The trial court rejected defendants' contention, held a Burk hearing and, based upon the evidence presented, awarded plaintiff an attorney fee judgment against defendants in the amount of $3,225.

¶4 Defendants appeal advancing the same contention here - that awarding a fee in excess of $25 was impermissible.


¶5 In their supporting argument defendants recognize that 42 O.S. 1981 § 176 specifies that in an action "to enforce any lien," including the foreclosure of real estate mortgages under 12 O.S. 1981 § 686 , the prevailing party is entitled to a judgment for his attorney fee against his adversary. But, say defendants, the courts have also recognized the right of parties to contract for an attorney fee and while the high court has frequently permitted such a contract to be challenged as excessive, they cannot find where it has permitted judicial interference with such contractual right because the agreed amount was inadequate. Our research confirms the findings of the defendants.

¶6 The first thing to bear in mind is that we are not dealing with a dispute between attorney and client but between two parties to a contract - the mortgagors and a mortgagee.

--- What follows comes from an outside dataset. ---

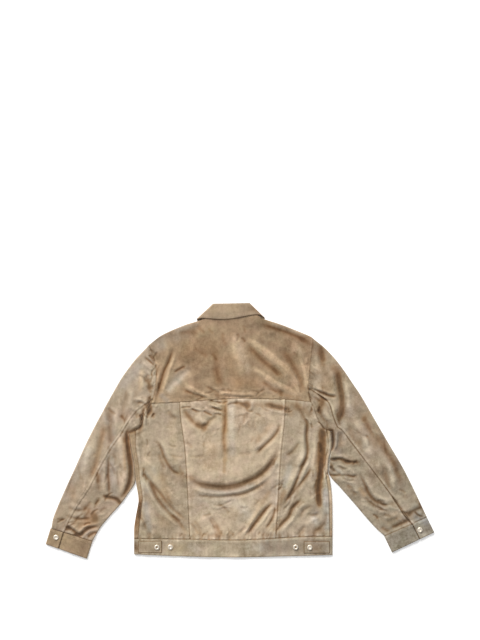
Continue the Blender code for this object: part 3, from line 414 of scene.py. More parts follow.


# Height, half width and tone of each crease, then the x and y of its path's points in turn. The tone is
# painted shade, below 0, or painted highlight.
CREASES = (
    # the crown of the back and of each sleeve
    (2, 150, 0, 0, 260, 0, -320), (3.6, 46, 0, -250, 130, -300, 60, -350, -40, -400, -140, -440, -235),
    (3.6, 46, 0, 245, 150, 300, 70, 350, -10, 410, -110, 470, -215),
    # the smile fold over the small of the back
    (-6.4, 7.5, -1.1, -124, -122, -100, -144, -62, -153, -24, -156, 8, -152, 36, -142, 60, -132, 88, -111,
     109, -82, 127, -46),
    (3, 6, 0.25, -116, -158, -62, -168, -24, -169, 10, -165, 50, -153, 88, -129, 112, -105),
    (-2.6, 5, -0.75, -114, -177, -76, -180, -35, -181, -5, -177, 27, -173, 68, -155, 104, -132),
    (2.6, 16, 0.35, -100, -108, -40, -120, 10, -116, 50, -98, 84, -66),
    # between the yoke seam and the smile fold
    (-3.2, 5.5, -0.95, 131, 22, 126, 8, 113, -16, 82, -46, 58, -70),
    (2.2, 8, 0.4, 112, 26, 100, -8, 76, -36, 48, -56), (-1.4, 6, -0.28, 8, -67, 30, -64, 54, -66),
    (-2.2, 5.6, -0.85, -20, 88, -19, 60, -20, 39, -20, 15, -25, -22, -22, -46, -20, -80),
    (1.6, 7, 0.6, -4, 70, -1, 30, -2, -10, -5, -34),
    (-3, 6, -0.75, -136, 62, -126, 46, -114, 28, -98, 11, -84, 0),
    (-2.6, 6.5, -0.6, -86, 2, -72, 14, -59, 27, -38, 40), (2.6, 9, 0.5, -98, 44, -84, 28, -78, 12),
    (-2.4, 3, -1.2, -82, 52, -68, 45, -54, 38), (-2.4, 3, -1.2, -62, 62, -44, 56, -26, 51),
    (-2.2, 2.8, -1.2, -66, 80, -48, 76, -28, 72), (2, 4, 0.6, -78, 62, -58, 52, -36, 44),
    (2, 3.5, 0.6, -70, 71, -50, 66, -28, 61), (-1.8, 3, -0.8, -114, 58, -104, 52, -96, 46),
    (-2.4, 5, -0.9, 0, 76, 22, 71, 37, 62, 39, 52), (-2, 6, -0.7, 84, 70, 100, 66, 116, 61, 138, 57, 162, 54),
    (1.6, 5, 0.3, 88, 56, 118, 50, 150, 43), (-2.2, 6, -0.6, -178, 56, -165, 38, -150, 27),
    (1.8, 4, 0.5, 27, 11, 36, 22, 48, 33), (1.6, 4, 0.5, 52, 80, 51, 66, 50, 54),
    (-1.4, 3.5, -0.35, 42, 50, 40, 30, 46, 6), (-1.2, 3, -0.3, 64, 40, 58, 22, 60, 6),
    (-2.2, 9, -0.3, -90, 22, -82, 8, -72, 20),
    # the left side back
    (-3.2, 4.6, -1.1, -219, -31, -202, -35, -192, -53, -184, -77, -162, -110, -134, -121),
    (2, 6, 0.4, -206, -26, -188, -46, -172, -74, -150, -98),
    (-2.2, 5, -0.7, -202, -58, -193, -84, -182, -108), (-1.6, 4, -0.32, -172, -68, -151, -72, -130, -74),
    (-1.2, 4, -0.24, -122, -71, -96, -72, -68, -71),
    (-5, 5.5, -1.2, -248, -110, -228, -134, -216, -160, -202, -189, -177, -221, -148, -247, -133, -266,
     -118, -286),
    (3.2, 6.5, 0.55, -250, -124, -232, -148, -218, -176, -196, -208, -168, -240, -142, -266),
    (-3.2, 5, -0.9, -234, -122, -208, -157, -185, -185, -163, -213, -145, -229, -121, -246),
    (-2.2, 5, -0.44, -235, -244, -234, -264, -220, -288), (-2.4, 5, -1, -252, -190, -250, -219, -246, -248),
    (2.2, 8, 0.4, -222, -196, -220, -230, -206, -268), (-2.4, 5, -0.48, -110, -241, -93, -260, -85, -286),
    # towards the waist seam
    (-1, 2.6, -0.45, -60, -196, -40, -204, -16, -196, 4, -186),
    (-0.8, 2.6, -0.35, -66, -206, -44, -216, -24, -210, 10, -214),
    (-1.2, 2.6, -0.6, -64, -238, -56, -252, -48, -268), (-1.6, 4, -0.6, -118, -248, -104, -262, -92, -284),
    (-2.2, 5, -0.44, -64, -229, -44, -259, -27, -290), (1.8, 10, 0.36, -84, -228, -66, -254, -52, -286),
    (-5, 5.5, -1.35, 113, -194, 98, -206, 83, -223, 68, -243, 54, -261, 36, -287),
    (3.4, 6, 0.6, 84, -196, 68, -218, 52, -242, 38, -268, 22, -287), (-1.4, 5, -0.28, 78, -182, 57, -207),
    (-1.6, 4, -0.32, 36, -260, 22, -274, 8, -286), (-3, 4.5, -1, 114, -202, 113, -222, 103, -246, 86, -270),
    (2.2, 5, 0.5, 100, -206, 88, -234, 74, -258),
    # the right side back
    (-4.8, 4.8, -1.25, 171, 74, 186, 42, 200, 18, 199, -20, 202, -60, 192, -90, 178, -124, 165, -154, 148,
     -184, 129, -214),
    (3.2, 8, 0.5, 186, 26, 187, -13, 188, -60, 176, -92, 164, -124, 148, -156, 132, -182),
    (-3.6, 6, -1.2, 220, -94, 197, -127, 181, -147, 158, -176, 138, -196),
    (2.2, 5.5, 0.5, 208, -86, 188, -110, 170, -132),
    (-3.8, 5.5, -1.1, 194, -182, 162, -209, 151, -235, 132, -254, 115, -276),
    (3.2, 6, 0.6, 206, -184, 178, -210, 164, -236, 146, -258, 128, -280),
    (-2.4, 5, -0.48, 216, -203, 192, -217, 180, -240), (-2.2, 4.5, -0.44, 234, -226, 216, -231, 198, -227),
    (2.4, 7, 0.6, 234, -238, 212, -244, 196, -258), (-3, 8, -0.8, 257, -215, 246, -255, 214, -278),
    (-2.2, 5, -0.44, 198, -257, 170, -288), (-3.6, 11, -1.6, 241, 18, 243, -20, 243, -66, 240, -112),
    (-4.8, 7.5, -2.1, 243, -66, 239, -106, 232, -144, 231, -180, 237, -218),
    (2.4, 5, 0.55, 253, -92, 247, -128, 240, -168, 243, -204),
    (2.6, 6, 0.5, 221, -2, 222, -50, 216, -100, 209, -140, 210, -180),
    (-1.8, 6, -0.6, 183, -30, 162, -58, 141, -71), (1.8, 9, 0.3, 60, 40, 74, 10, 82, -30),
    (1.6, 10, 0.3, -60, -30, -66, -70, -58, -100), (1.6, 9, 0.3, -180, -20, -176, -60, -160, -84),
    # the yoke
    (-4.6, 5.5, -1.1, -161, 226, -169, 190, -184, 160, -192, 134, -201, 100, -206, 80),
    (3, 6, 0.8, -150, 214, -163, 188, -174, 150, -184, 116, -192, 88),
    (3.2, 12, 1.6, -108, 162, -120, 152, -146, 128, -166, 106, -182, 88),
    (-2.4, 4, -1, -160, 154, -146, 163, -126, 173), (2.6, 5, 1.4, -131, 125, -110, 112, -89, 100, -54, 88),
    (-2.6, 4.5, -0.9, -138, 110, -116, 101, -92, 92, -60, 82),
    (-2, 4, -0.8, -78, 120, -56, 109, -40, 104, -16, 108),
    (2.2, 4.5, 1.7, -62, 119, -38, 107, -16, 99, 36, 96, 84, 99),
    (-1.6, 3, -0.7, -30, 92, 0, 90, 34, 89, 66, 91), (1.2, 3, 0.4, -10, 112, 30, 106, 74, 110),
    (3.2, 13, 1.8, 4, 266, 7, 240, 15, 207, 26, 176, 38, 148),
    (-2.2, 11, -0.65, -48, 232, -45, 200, -40, 156, -32, 112),
    (3.6, 7.5, 2.1, 38, 254, 58, 234, 97, 202, 143, 161, 171, 124, 184, 86),
    (-3, 9, -1, 34, 236, 58, 208, 84, 182, 118, 156, 143, 135),
    (3, 6, 1.8, 48, 170, 82, 149, 113, 127, 150, 109, 181, 87), (-2.2, 6, -0.8, 72, 134, 105, 112, 140, 92),
    (-3, 10, -0.9, 130, 228, 142, 204, 168, 162, 184, 122, 190, 92),
    (3.4, 4.6, 2.1, 158, 240, 170, 222, 183, 198, 194, 162, 199, 108),
    (-2.4, 7, -1, 66, 285, 100, 277, 128, 268, 174, 250, 210, 230),
    (-1.8, 10, -0.6, -150, 258, -120, 262, -90, 258), (-1.6, 9, -0.6, -112, 222, -90, 206, -66, 196),
    (1.6, 8, 0.4, -116, 222, -96, 206, -78, 188), (-2, 4, -0.9, 10, 262, 14, 250, 10, 236),
    (-1.8, 3.5, -0.9, 20, 250, 28, 244, 34, 236),
    # left sleeve: the head, along the armhole
    (-3.2, 3.2, -1.2, -240, 198, -237, 196, -224, 184, -209, 172, -204, 166),
    (-2.4, 2.8, -1, -228, 204, -220, 194, -211, 184), (2.2, 4, 0.6, -244, 186, -230, 172, -214, 160),
    (-3.6, 6, -1.2, -232, 154, -230, 138, -225, 122, -219, 106),
    (2.6, 6, 0.7, -246, 162, -246, 134, -242, 108), (1.8, 5, 0.6, -222, 152, -216, 134, -214, 116),
    (-2, 4, -0.9, -262, 72, -248, 74, -236, 68, -222, 55),
    (2.8, 5, 0.8, -270, 84, -254, 84, -238, 80, -226, 70),
    # left sleeve: the sleeve folding over the body at the underarm
    (-4, 5.4, -1.8, -217, 98, -221, 88, -225, 74, -222, 58, -229, 42, -230, 30),
    (-4.4, 4.8, -1.9, -235, 66, -239, 54, -245, 30, -246, 12, -256, 3, -274, -3, -294, -6),
    (2.6, 4.5, 0.7, -232, 66, -236, 46, -238, 26, -242, 8),
    # left sleeve: long soft bands down the outer sleeve
    (-2.4, 9, -0.8, -288, 112, -291, 90, -296, 50, -300, 22), (1.8, 8, 0.5, -272, 112, -276, 80, -280, 50),
    (-2.2, 9, -0.45, -331, 66, -332, 30, -331, -10, -329, -48), (2.2, 8, 0.5, -312, 56, -316, 20, -320, -20),
    (-2.6, 9, -0.6, -342, 26, -350, -14, -362, -60, -374, -104, -386, -144),
    (2.2, 10, 0.55, -376, -14, -386, -50, -398, -96, -408, -130),
    # left sleeve: the elbow
    (-3, 4.2, -1.1, -337, -62, -335, -90, -336, -120, -334, -150, -334, -182),
    (2.8, 6, 0.8, -348, -80, -347, -120, -346, -160, -342, -178),
    (2, 8, 0.4, -318, -70, -318, -110, -316, -150),
    (-3.8, 5.2, -1.8, -356, -176, -342, -181, -326, -184, -312, -189, -298, -206),
    (-1.6, 6, -0.5, -362, -110, -362, -140, -358, -168),
    # left sleeve: beside the body
    (-5.6, 6, -2.2, -287, 16, -286, -4, -285, -30, -280, -67, -275, -104, -278, -140, -290, -168, -308, -190),
    (3, 7, 0.6, -304, -4, -302, -50, -296, -96, -294, -136, -304, -164),
    # left sleeve: bunched over the cuff
    (-4.4, 4.2, -1.4, -461, -256, -450, -262, -435, -269, -413, -285, -400, -274, -387, -265, -358, -260),
    (3, 5, 0.5, -452, -248, -434, -256, -414, -270, -398, -258, -376, -250),
    (-3, 5, -1.1, -392, -292, -384, -284, -372, -278, -362, -282),
    (-2, 5, -0.8, -452, -230, -430, -238, -404, -240, -380, -238),
    (-1.8, 6, -0.6, -448, -206, -428, -216, -404, -218), (-1.8, 7, -0.4, -426, -110, -440, -150, -452, -190),
    (1.8, 9, 0.4, -410, -150, -424, -190, -440, -220), (-1.8, 6, -0.6, -380, -190, -394, -210, -408, -226),
    (0, 22, -0.5, -420, -224, -400, -244, -384, -262),
    # right sleeve: the head
    (-2.8, 8, -0.9, 236, 232, 240, 218, 245, 196, 248, 180), (2, 8, 0.5, 224, 206, 230, 172, 234, 140),
    (-5.4, 10, -1.55, 283, 170, 285, 150, 289, 119, 295, 92, 297, 64, 291, 34, 281, 18),
    (3.4, 8, 0.8, 300, 148, 306, 110, 310, 72, 306, 44), (2.6, 7, 0.3, 266, 166, 270, 130, 276, 100),
    (-3.4, 3.6, -1.3, 214, 112, 229, 105, 246, 97, 264, 91, 284, 90),
    (-2.4, 3, -1, 222, 98, 232, 93, 246, 83, 264, 78), (2.4, 4, 0.6, 226, 114, 246, 106, 266, 100, 280, 101),
    (2.4, 6, 0.9, 236, 76, 244, 56, 256, 36, 268, 22), (-2.2, 4, -0.7, 230, 60, 238, 40, 250, 20),
    # right sleeve: the slit beside the body
    (-7, 3.6, -2.8, 266, 12, 268, 0, 270, -20, 269, -40, 265, -60),
    (3.4, 3.6, 0.5, 278, 2, 280, -16, 279, -36, 275, -54), (-2.2, 7, -0.5, 296, 0, 292, -26, 290, -52),
    # right sleeve: the inner elbow
    (-3.6, 4.2, -1.4, 256, -76, 268, -79, 290, -79, 310, -86, 346, -88),
    (2.4, 5, 0.5, 268, -68, 292, -70, 318, -74), (-3, 4, -1.2, 256, -96, 264, -101, 282, -115, 296, -122),
    (-3, 4, -1.2, 266, -124, 284, -123, 306, -123, 326, -126, 338, -118),
    (3, 5, 0.8, 276, -90, 296, -96, 314, -105, 336, -124), (2.2, 5, 0.5, 284, -136, 312, -138, 336, -146),
    (-2.6, 6, -1, 302, -146, 318, -156, 334, -178),
    (-4, 4.6, -1.4, 336, -108, 344, -122, 356, -146, 368, -174, 384, -192, 408, -202, 436, -199),
    (3.2, 5.5, 0.8, 356, -128, 368, -152, 386, -176, 408, -188, 430, -186),
    (-2.8, 4.5, -1, 352, -182, 366, -192, 386, -206, 412, -216),
    (2.4, 5, 0.6, 344, -196, 366, -208, 392, -224),
    # right sleeve: down the outer sleeve
    (-2.4, 8, -0.8, 398, -84, 408, -110, 418, -140, 424, -170),
    (2.8, 7, 0.8, 416, -84, 423, -108, 430, -140, 434, -168), (2, 10, 0.5, 330, 30, 346, -10, 362, -44),
    (-1.8, 9, -0.5, 352, 22, 372, -20, 392, -56), (-1.8, 8, -0.5, 316, 20, 320, -10, 336, -44),
    (1.8, 9, 0.2, 404, -60, 428, -110, 450, -150), (-1.6, 8, -0.5, 440, -130, 456, -160, 470, -192),
    (-3.4, 3.2, -1.9, 424, -172, 442, -195, 460, -222, 474, -242, 484, -256),
    # right sleeve: above the cuff
    (-3.4, 7, -1.3, 466, -234, 480, -224, 494, -216, 512, -208),
    (-3.2, 6, -1.3, 424, -266, 442, -259, 460, -250, 480, -242),
    (-2.4, 6, -0.9, 398, -260, 410, -270, 424, -276), (2.4, 6, 0.5, 404, -240, 426, -234, 450, -224),
)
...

The mortgage, of course, secured a note. No note appears in the record, however, and this is unfortunate because if it happened to also provide for recovery of an attorney fee incurred in enforcing payment, as notes frequently do, it might help resolve the problem.

¶7 The rule adopted early on in this state is that where the amount of an attorney fee for foreclosure is definitely fixed in a real estate mortgage, and suit is filed to foreclose, the court should allow the agreed fee absent an objection to its amount "by pleadings or evidence." Marble Sav. Bank v. First State Bank of Vanoss, 128 Okl. 165, 261 P. 913 (1927). Further, it has been held that the amount of mortgagee's attorney fee entitlement stipulated by the parties to a mortgage in the event of foreclosure is "part of the contract" and will be considered "reasonable, unless it is extravagantly large and extortionate, so as to show that it was intended as a penalty." Gourley v. Williams, 46 Okl. 629, 149 P. 229 (1915).

¶8 The thrust of most of the cases on the subject is that in situations where one party becomes obligated by contract or law to pay the other party's fee, the court's inherent equitable powers can be invoked by the obligor to prevent the fee reimbursement from exceeding a reasonable amount. Such a rule is to be distinguished, however, from a judicial intervention to "protect" a mortgagee from the consequences of having agreed to pay all of a foreclosure fee or all except a small, token fee, as here. Such intervention is not generally permissible.

¶9 The court may, however, be called upon to determine what the parties agreed to when a proper challenge is presented. It is this preliminary issue - what the parties agreed to - that was neither tried nor decided before the attorney fee award was made so far as we can tell from reviewing the record. Since we are unable to discern the court's premise for the attorney fee award, we vacate the attorney fee judgment and remand the case for further proceedings to determine whether any legal basis exists for ignoring the term of the contract dealing with the mortgagors' liability for mortgagee's attorney fee expense.

¶10 RAPP, J., and STUBBLEFIELD, J., concur.


1 State ex rel. Burk v. City of Oklahoma City, 598 P.2d 659 (Okl. 1979).

2 Although the petition recites that a copy of the note is attached to the petition as exhibit "A" it is not. Exhibit "A" is an "Amortization Schedule," and the petition does not otherwise allege what the terms of the note are. Indeed, at the July 11, 1985, hearing on attorney fees, counsel for the defendant mortgagors advised the court there was no note - a representation of fact not challenged by the plaintiff's lawyer. Since a mortgage follows and secures payment of a note one has to wonder what the judgment is based upon if there "was no note."